**Job:** Can the data below be set down again exactly, line for line?

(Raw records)

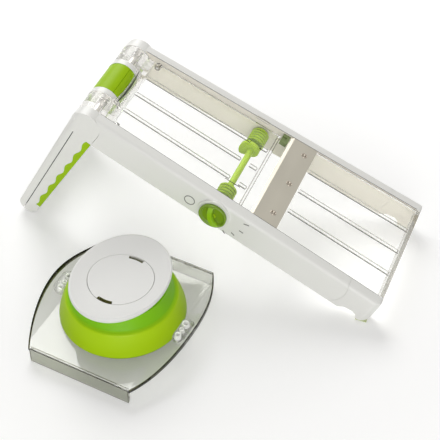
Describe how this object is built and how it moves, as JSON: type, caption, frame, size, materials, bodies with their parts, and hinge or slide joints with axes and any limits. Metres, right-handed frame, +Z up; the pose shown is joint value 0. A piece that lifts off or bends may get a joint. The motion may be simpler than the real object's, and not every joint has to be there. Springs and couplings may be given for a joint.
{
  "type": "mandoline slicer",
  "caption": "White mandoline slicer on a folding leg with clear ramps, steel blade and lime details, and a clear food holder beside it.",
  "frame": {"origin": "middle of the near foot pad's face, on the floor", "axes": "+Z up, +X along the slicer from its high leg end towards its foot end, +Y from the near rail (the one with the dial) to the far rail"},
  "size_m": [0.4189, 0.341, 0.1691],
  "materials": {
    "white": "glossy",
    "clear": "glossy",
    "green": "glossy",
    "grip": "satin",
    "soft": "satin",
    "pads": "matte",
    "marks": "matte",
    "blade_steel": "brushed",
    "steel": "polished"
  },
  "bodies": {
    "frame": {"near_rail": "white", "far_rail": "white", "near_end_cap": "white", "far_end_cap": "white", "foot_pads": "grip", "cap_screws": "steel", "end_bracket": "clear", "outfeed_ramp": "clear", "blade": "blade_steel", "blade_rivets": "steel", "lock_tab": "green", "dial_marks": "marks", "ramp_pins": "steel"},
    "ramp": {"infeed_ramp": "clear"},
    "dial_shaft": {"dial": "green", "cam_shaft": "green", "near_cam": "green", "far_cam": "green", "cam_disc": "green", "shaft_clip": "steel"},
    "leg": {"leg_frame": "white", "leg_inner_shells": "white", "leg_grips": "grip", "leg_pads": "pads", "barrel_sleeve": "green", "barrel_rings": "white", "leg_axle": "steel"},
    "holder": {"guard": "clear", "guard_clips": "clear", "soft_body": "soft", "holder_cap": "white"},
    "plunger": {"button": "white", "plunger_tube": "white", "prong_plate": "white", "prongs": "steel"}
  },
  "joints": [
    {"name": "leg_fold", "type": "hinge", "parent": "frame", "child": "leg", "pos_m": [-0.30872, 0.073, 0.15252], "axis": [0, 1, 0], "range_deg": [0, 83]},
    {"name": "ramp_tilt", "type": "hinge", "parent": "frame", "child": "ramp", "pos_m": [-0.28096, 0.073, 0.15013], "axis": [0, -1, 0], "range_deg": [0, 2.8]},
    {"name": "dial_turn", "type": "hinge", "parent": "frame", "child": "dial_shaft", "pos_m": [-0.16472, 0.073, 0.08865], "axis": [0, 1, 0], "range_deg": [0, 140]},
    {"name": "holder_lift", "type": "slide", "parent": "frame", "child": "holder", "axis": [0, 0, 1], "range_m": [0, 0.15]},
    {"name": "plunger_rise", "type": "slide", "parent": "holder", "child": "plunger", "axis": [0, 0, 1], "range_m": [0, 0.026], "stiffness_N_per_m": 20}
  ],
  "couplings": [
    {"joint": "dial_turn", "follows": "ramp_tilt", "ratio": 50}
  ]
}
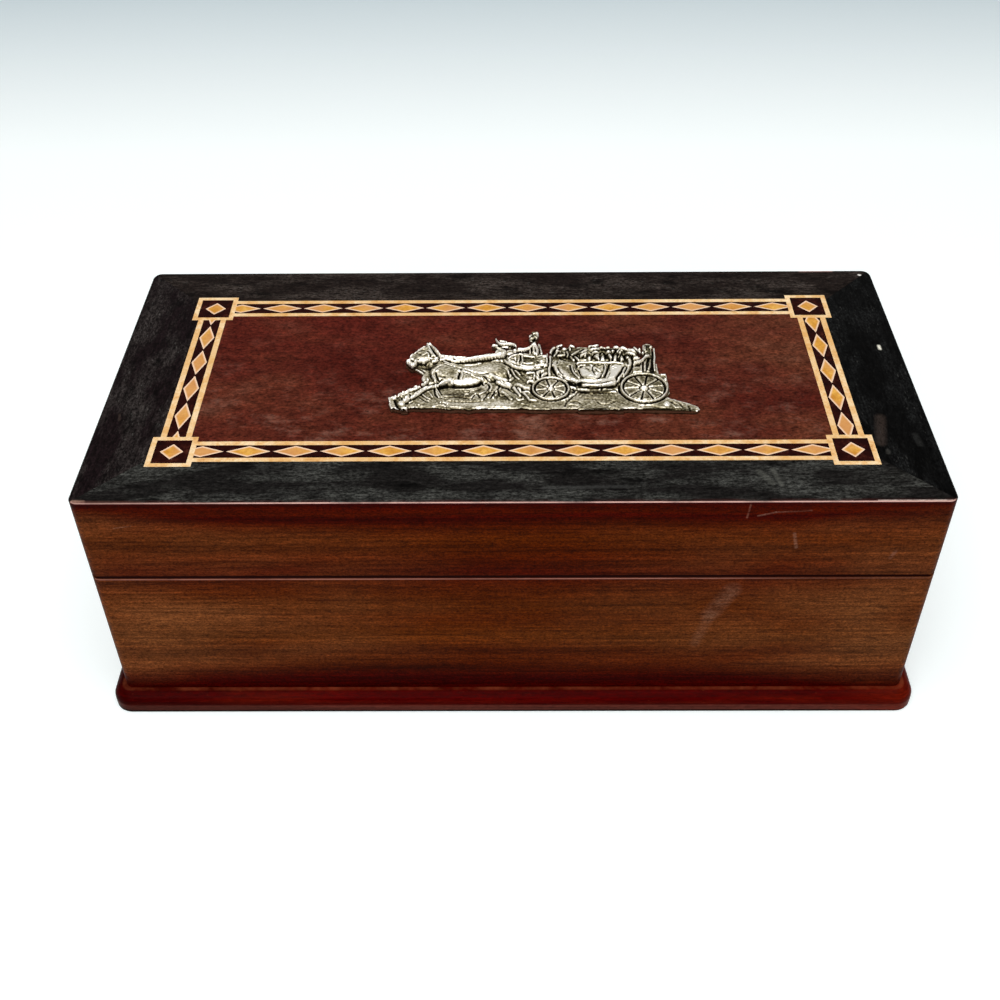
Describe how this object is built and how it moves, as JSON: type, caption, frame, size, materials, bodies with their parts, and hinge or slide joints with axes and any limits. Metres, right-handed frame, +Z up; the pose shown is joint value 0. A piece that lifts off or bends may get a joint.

**Result for this task:**
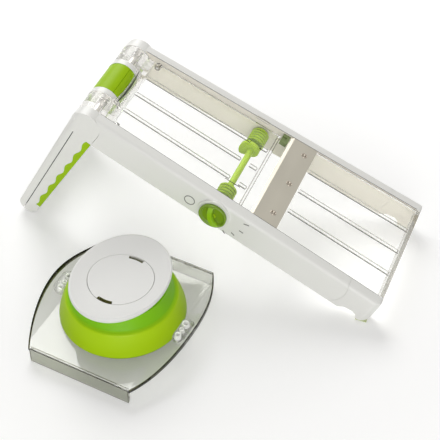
Describe how this object is built and how it moves, as JSON: type, caption, frame, size, materials, bodies with their parts, and hinge or slide joints with axes and any limits. Metres, right-handed frame, +Z up; the pose shown is joint value 0. A piece that lifts off or bends may get a joint. The motion may be simpler than the real object's, and not every joint has to be there. Springs and couplings may be given for a joint.
{
  "type": "mandoline slicer",
  "caption": "White mandoline slicer on a folding leg with clear ramps, steel blade and lime details, and a clear food holder beside it.",
  "frame": {"origin": "middle of the near foot pad's face, on the floor", "axes": "+Z up, +X along the slicer from its high leg end towards its foot end, +Y from the near rail (the one with the dial) to the far rail"},
  "size_m": [0.4189, 0.341, 0.1691],
  "materials": {
    "white": "glossy",
    "clear": "glossy",
    "green": "glossy",
    "grip": "satin",
    "soft": "satin",
    "pads": "matte",
    "marks": "matte",
    "blade_steel": "brushed",
    "steel": "polished"
  },
  "bodies": {
    "frame": {"near_rail": "white", "far_rail": "white", "near_end_cap": "white", "far_end_cap": "white", "foot_pads": "grip", "cap_screws": "steel", "end_bracket": "clear", "outfeed_ramp": "clear", "blade": "blade_steel", "blade_rivets": "steel", "lock_tab": "green", "dial_marks": "marks", "ramp_pins": "steel"},
    "ramp": {"infeed_ramp": "clear"},
    "dial_shaft": {"dial": "green", "cam_shaft": "green", "near_cam": "green", "far_cam": "green", "cam_disc": "green", "shaft_clip": "steel"},
    "leg": {"leg_frame": "white", "leg_inner_shells": "white", "leg_grips": "grip", "leg_pads": "pads", "barrel_sleeve": "green", "barrel_rings": "white", "leg_axle": "steel"},
    "holder": {"guard": "clear", "guard_clips": "clear", "soft_body": "soft", "holder_cap": "white"},
    "plunger": {"button": "white", "plunger_tube": "white", "prong_plate": "white", "prongs": "steel"}
  },
  "joints": [
    {"name": "leg_fold", "type": "hinge", "parent": "frame", "child": "leg", "pos_m": [-0.30872, 0.073, 0.15252], "axis": [0, 1, 0], "range_deg": [0, 83]},
    {"name": "ramp_tilt", "type": "hinge", "parent": "frame", "child": "ramp", "pos_m": [-0.28096, 0.073, 0.15013], "axis": [0, -1, 0], "range_deg": [0, 2.8]},
    {"name": "dial_turn", "type": "hinge", "parent": "frame", "child": "dial_shaft", "pos_m": [-0.16472, 0.073, 0.08865], "axis": [0, 1, 0], "range_deg": [0, 140]},
    {"name": "holder_lift", "type": "slide", "parent": "frame", "child": "holder", "axis": [0, 0, 1], "range_m": [0, 0.15]},
    {"name": "plunger_rise", "type": "slide", "parent": "holder", "child": "plunger", "axis": [0, 0, 1], "range_m": [0, 0.026], "stiffness_N_per_m": 20}
  ],
  "couplings": [
    {"joint": "dial_turn", "follows": "ramp_tilt", "ratio": 50}
  ]
}
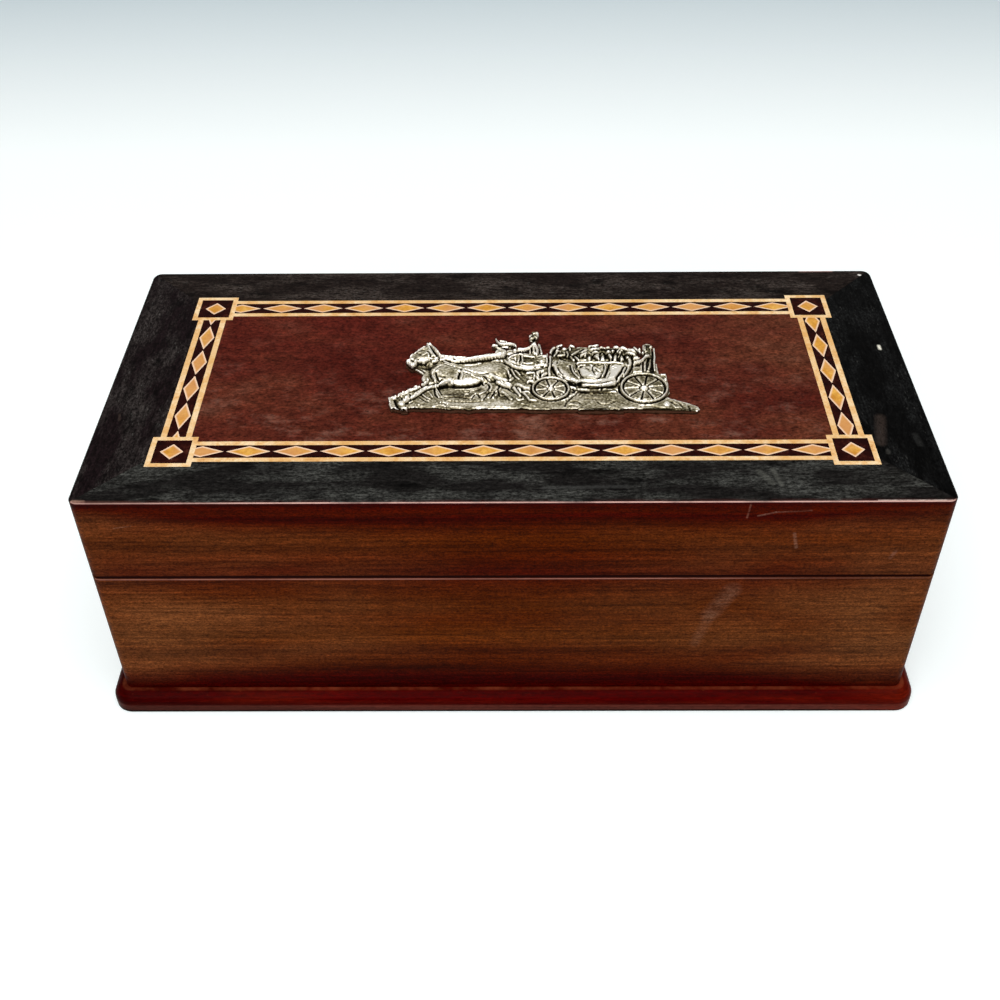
Describe how this object is built and how it moves, as JSON: type, caption, frame, size, materials, bodies with their parts, and hinge or slide joints with axes and any limits. Metres, right-handed frame, +Z up; the pose shown is joint value 0. A piece that lifts off or bends may get a joint.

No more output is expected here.